Based on a Levelized Cost of Energy (LCOE) of 50 euros/megawatt-hours (MWh), a reasonable if not conservative assumption for Romania in 2030, given the RES potential and expected cost reductions, the resulting Levelized Cost of Hydrogen (LCOH) for alkaline electrolysis is between 2.21 euros/kgH2 and 2.3 euros/kgH2 while for PEM electrolysis it ranges from 2.34 euros to 2.73 euros/kgH2, depending on load factor. The LCOH can go down to as much as 1.38 euros/kgH2 for alkaline electrolysis and 1.59 euros/kgH2 for PEM electrolysis in 2030 for an LCOE of 25 euros/MWh. The only way of ensuring a stable and predictable source of low-cost electricity for the electrolysis units is long-term Power Purchase Agreements (PPAs) with multiple RES producers or wholesale purchasing of electricity that comes with Guarantees of Origin (GOs).

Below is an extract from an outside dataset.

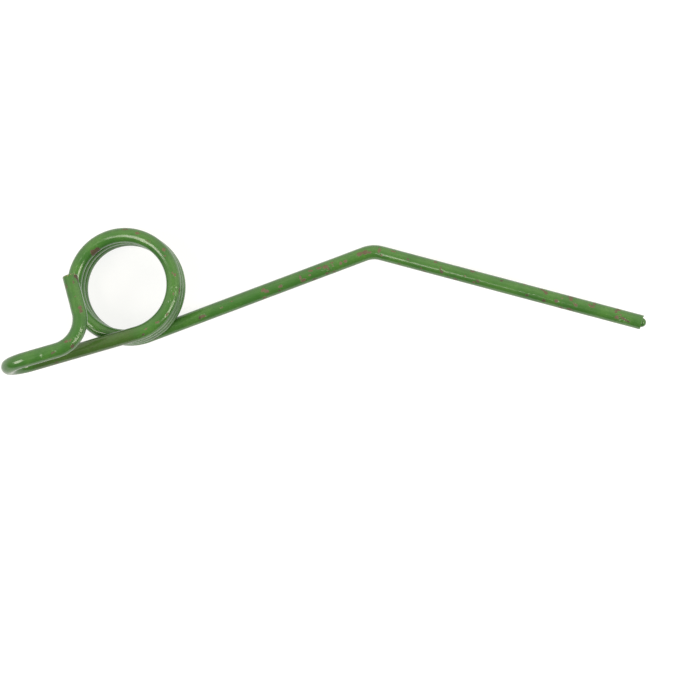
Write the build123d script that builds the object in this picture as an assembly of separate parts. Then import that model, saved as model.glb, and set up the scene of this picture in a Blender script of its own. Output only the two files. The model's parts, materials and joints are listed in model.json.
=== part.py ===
"""Reel tine: one length of round spring wire wound into a coil between a long arm and a hook.

The wire is drawn in the coil's own frame first, with the coil's axis upright. The finished
tine is then laid down as it rests on a flat surface, which is the frame it is written in:
+Z up off the surface, +X along the tine towards the arm's tip, and the origin where the
coil's axis meets the surface. Sizes are in millimetres and degrees.
"""
from build123d import *
import math
import os

# Wire
wire_diameter = 7.0
edge_break = 0.35

# Coil, left handed, with a small gap between neighbouring turns
eye_diameter = 41.5
full_turns = 3
turn_gap = 0.45

# Directions in the coil's plan, anticlockwise from +X
arm_heading = 21.65
leg_heading = 197.4

# Arm: eased out of the coil's lead, a long run, a knee and a second run to the tip
arm_ease_radius = 40.0
arm_rise = -0.93
arm_inner_length = 111.4
knee_inside_radius = 9.8
knee_angle = 36.3
knee_roll = 6.8
arm_outer_length = 129.6

# Paint drop that hangs on the end face of the tip
drop_radius = 2.2

# Hook: a leg, a loop that turns back over it, a return run, an elbow and a short end
leg_length = 51.0
loop_gap = 12.85
loop_angle = 180.0
loop_roll = 2.0
return_length = 15.1
elbow_inside_radius = 11.3
elbow_angle = 89.6
elbow_roll = -6.2
short_end_length = 17.8

# How finely the centre line is read when the tine is laid down
reading_step = 0.5
settling_passes = 8

wire_radius = wire_diameter / 2
coil_radius = (eye_diameter + wire_diameter) / 2
pitch = wire_diameter + turn_gap
arm_leaves_at = arm_heading - 90
leg_leaves_at = leg_heading - 270
winding_angle = 360 * full_turns + arm_leaves_at - leg_leaves_at
upright = Vector(0, 0, 1)


def square_to(heading, direction):
    """Unit vector square to the heading and as near as can be to the direction."""
    return (direction - heading * direction.dot(heading)).normalized()


def rolled(heading, direction, roll):
    """Unit vector square to the heading, turned from the direction by roll degrees."""
    start = square_to(heading, direction)
    return start * math.cos(math.radians(roll)) + heading.cross(start) * math.sin(math.radians(roll))


def section(place, heading):
    """The wire's round section at a place, square to its heading."""
    return Plane(origin=place, z_dir=heading) * Circle(wire_radius)


def quartered_section(place, heading):
    """The same section with its edge in quarter arcs, so that the coil's skin is four slender faces."""
    quarters = [CenterArc((0, 0), wire_radius, 90 * i, 90) for i in range(4)]
    return Plane(origin=place, z_dir=heading) * Face(Wire(quarters))


class WireEnd:
    """The free end of the wire, fed out and bent one stretch at a time."""

    def __init__(self, place, heading):
        self.place = place
        self.heading = heading.normalized()
        self.solids = []
        self.lines = []

    def feed(self, length):
        """A straight run."""
        self.solids.append(extrude(section(self.place, self.heading), length, dir=self.heading))
        finish = self.place + self.heading * length
        self.lines.append(Line(self.place, finish))
        self.place = finish

    def bend(self, radius, angle, towards):
        """A round bend of the centre line, towards a unit vector square to the heading."""
        centre = self.place + towards * radius
        axis = Axis(centre, self.heading.cross(towards))
        self.solids.append(revolve(section(self.place, self.heading), axis, angle))
        turn = math.radians(angle)
        half = self.around(centre, radius, towards, turn / 2)
        finish = self.around(centre, radius, towards, turn)
        self.lines.append(ThreePointArc(self.place, half, finish))
        self.place = finish
        self.heading = (self.heading * math.cos(turn) + towards * math.sin(turn)).normalized()

    def around(self, centre, radius, towards, turn):
        """The point of a bend after a turn in radians."""
        return centre - towards * (radius * math.cos(turn)) + self.heading * (radius * math.sin(turn))


def make_coil():
    """The coil's centre line, rising from where the arm leaves it, and its wire."""
    rise = pitch * winding_angle / 360
    line = Helix(pitch, rise, coil_radius, lefthand=True).rotate(Axis.Z, arm_leaves_at)
    wire = sweep(quartered_section(line @ 0, line % 0), path=line, is_frenet=True)
    return line, wire


def make_arm(coil_line):
    """The arm, from the bottom of the coil out to its tip."""
    end = WireEnd(coil_line @ 0, (coil_line % 0) * -1)
    lead = math.degrees(math.asin(end.heading.Z))
    end.bend(arm_ease_radius, arm_rise - lead, square_to(end.heading, upright))
    end.feed(arm_inner_length)
    across = end.heading.cross(upright)
    end.bend(knee_inside_radius + wire_radius, knee_angle, rolled(end.heading, across, -knee_roll))
    end.feed(arm_outer_length)
    return end


def make_hook(coil_line):
    """The hook, from the top of the coil round its loop to the short end."""
    end = WireEnd(coil_line @ 1, coil_line % 1)
    end.feed(leg_length)
    end.bend((loop_gap + wire_diameter) / 2, loop_angle, rolled(end.heading, upright, loop_roll))
    end.feed(return_length)
    across = Vector(0, 1, 0)
    end.bend(elbow_inside_radius + wire_radius, elbow_angle, rolled(end.heading, across, elbow_roll))
    end.feed(short_end_length)
    return end


def break_end_edge(solid, end):
    """The cut edge at a free end of the wire, slightly broken."""
    rim = solid.edges().sort_by(lambda edge: (edge.center() - end.place).length)[0]
    return chamfer(rim, edge_break)


def read_line(line):
    """Points along a centre line, a reading step apart."""
    count = math.ceil(line.length / reading_step)
    return [line @ (i / count) for i in range(count + 1)]


def surface_under(coil_line, arm):
    """The plane that the tine rests on.

    It is touched by the far side of the low turn, the arm where it leaves the coil, and the arm
    from the knee outwards.
    """
    low_turn = [point for point in read_line(coil_line) if pitch / 4 < point.Z < pitch * 3 / 4]
    arm_root = read_line(arm.lines[0])
    arm_end = [point for line in arm.lines[2:] for point in read_line(line)]
    up = upright
    for _ in range(settling_passes):
        feet = [min(points, key=up.dot) for points in (low_turn, arm_root, arm_end)]
        up = (feet[1] - feet[0]).cross(feet[2] - feet[0]).normalized()
        if up.Z < 0:
            up = up * -1
    below = min(point.dot(up) for point in feet) - wire_radius
    return Plane(origin=upright * (below / up.Z), x_dir=square_to(up, Vector(1, 0, 0)), z_dir=up)


def make_tine():
    """The whole tine as one solid, lying on its surface."""
    coil_line, coil = make_coil()
    arm = make_arm(coil_line)
    hook = make_hook(coil_line)
    wire = coil
    for stretch in arm.solids + hook.solids:
        wire = wire + stretch
    wire = break_end_edge(wire, arm)
    wire = break_end_edge(wire, hook)
    wire = wire + Pos(arm.place) * Sphere(drop_radius)
    return surface_under(coil_line, arm).to_local_coords(wire)


os.makedirs("parts", exist_ok=True)
export_step(make_tine(), "parts/reel_tine.step")
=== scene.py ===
"""Reel tine in glossy green paint, lying on a white floor and seen from straight above.

The wire's painted skin replaces the plain solid: the same centre line and section, with the
paint's chips, pimples and drop modelled on it. Everything is in metres, in the row's frame:
+Z up off the floor, +X along the tine towards the arm's tip, origin where the coil's axis
meets the floor. Places read off the photograph are in its pixels, from its top left corner.
"""
import json
import math
import random

import bpy
import numpy as np
from mathutils import Matrix, Vector, noise
from mathutils.bvhtree import BVHTree


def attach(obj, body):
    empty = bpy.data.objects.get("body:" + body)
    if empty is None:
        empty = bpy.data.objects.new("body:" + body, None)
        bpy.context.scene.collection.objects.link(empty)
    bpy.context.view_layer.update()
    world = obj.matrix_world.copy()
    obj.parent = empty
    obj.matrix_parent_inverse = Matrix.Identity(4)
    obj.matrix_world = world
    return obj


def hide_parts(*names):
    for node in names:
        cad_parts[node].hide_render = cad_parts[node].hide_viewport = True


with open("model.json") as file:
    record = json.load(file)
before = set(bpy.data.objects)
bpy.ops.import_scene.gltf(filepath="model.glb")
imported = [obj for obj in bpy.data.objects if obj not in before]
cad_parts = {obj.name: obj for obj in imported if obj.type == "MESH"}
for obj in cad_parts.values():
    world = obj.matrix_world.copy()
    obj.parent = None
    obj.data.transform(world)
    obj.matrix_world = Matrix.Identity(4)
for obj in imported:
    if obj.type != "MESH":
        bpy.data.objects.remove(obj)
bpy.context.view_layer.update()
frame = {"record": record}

MM = 0.001

# Wire and coil
WIRE_RADIUS = 3.5 * MM
EYE_DIAMETER = 41.5 * MM
TURN_GAP = 0.45 * MM
FULL_TURNS = 3
ARM_HEADING = 21.65
LEG_HEADING = 197.4

# Arm, from the coil to the tip
ARM_EASE_RADIUS = 40.0 * MM
ARM_RISE = -0.93
ARM_INNER_LENGTH = 111.4 * MM
KNEE_RADIUS = 9.8 * MM + WIRE_RADIUS
KNEE_ANGLE = 36.3
KNEE_ROLL = 6.8
ARM_OUTER_LENGTH = 129.6 * MM

# Hook, from the coil to the short end
LEG_LENGTH = 51.0 * MM
LOOP_RADIUS = 12.85 * MM / 2 + WIRE_RADIUS
LOOP_ANGLE = 180.0
LOOP_ROLL = 2.0
RETURN_LENGTH = 15.1 * MM
ELBOW_RADIUS = 11.3 * MM + WIRE_RADIUS
ELBOW_ANGLE = 89.6
ELBOW_ROLL = -6.2
SHORT_END_LENGTH = 17.8 * MM

COIL_RADIUS = EYE_DIAMETER / 2 + WIRE_RADIUS
PITCH = 2 * WIRE_RADIUS + TURN_GAP

# Free ends: a slightly broken edge, and the drop of paint on the tip's face
EDGE_BREAK = 0.35 * MM
EDGE_STEPS = 3
DROP_RADIUS = 2.15 * MM
DROP_PROUD = 2.05 * MM

# Mesh of the wire
RING_STEP = 0.5 * MM
RING_SIDES = 48
MAP_ROWS = 6
MAP_MARGIN = 0.006

# Camera, and the picture it is fitted to
CAMERA_PLACE = Vector((128.80, -34.27, 908.28)) * MM
CAMERA_RIGHT = Vector((0.99957, 0.01767, -0.02342))
CAMERA_UP = Vector((-0.0175, 0.99982, 0.00762))
CAMERA_LENS = 95.72
SENSOR_WIDTH = 36.0
PICTURE_SIZE = 700

SEED = 11
UP = np.array([0.0, 0.0, 1.0])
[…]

Key strategic choices will have to be made in the upcoming hydrogen strategy regarding production pathways, location of sites, end-uses and transport infrastructure. There is a clear case in terms of cost, carbon intensity, and availability for the Romanian authorities to be made for clean hydrogen, and to prioritise large-scale investments in renewable and electrolyser capacities. This would be fully compliant with the European pathway enshrined in the EU Hydrogen Strategy and Fit for 55 package provision and will help Romania capitalise on the major opportunities of developing new value chains as part of the energy transition.

The Romanian national hydrogen strategy must identify the drivers in the sector and set priorities for production and identify pathways for use, costs, and deployment targets for 2030 and 2050. It also ought to:

  • include a timeline for market development, a clear regulatory framework and financial measures to support the development of the hydrogen sector and the associated value chains;
  • prioritise clean hydrogen from renewable electricity, since there is a clear cost-efficient pathway up to 2030;
  • target the most promising uses for hydrogen: industry and transport (maritime shipping, heavy-duty vehicles, long-haul aviation and some railway segments). Direct combustion of hydrogen should be avoided, given the low energy efficiency of the process;
  • involve public and private stakeholders to outline a strategic roadmap with targets and potential funding sources. Explore economically viable opportunities for sector integration based on best practices for international cooperation in R&D and commercial projects;
  • outline measures to develop the hydrogen value chain in Romania, particularly for electrolyser manufacturing. The education and R&D sectors should also be prioritised. Based on the initial development for the domestic market, Romania can aim to become an exporter of equipment and know-how to neighbouring markets. The national hydrogen strategy should be followed by a national industrial decarbonisation strategy and roadmap;
  • the Dobrogea region must become a clean hydrogen valley. There is high potential for local clean hydrogen projects with several industrial off-takers as anchor load and potentially transport off-takers, replacing grey hydrogen supply, or more carbon intensive industrial processes. In the long-term Dobrogea can grow into a larger-scale, international and export-focused hydrogen valley, with the Port of Constanța as its centrepiece.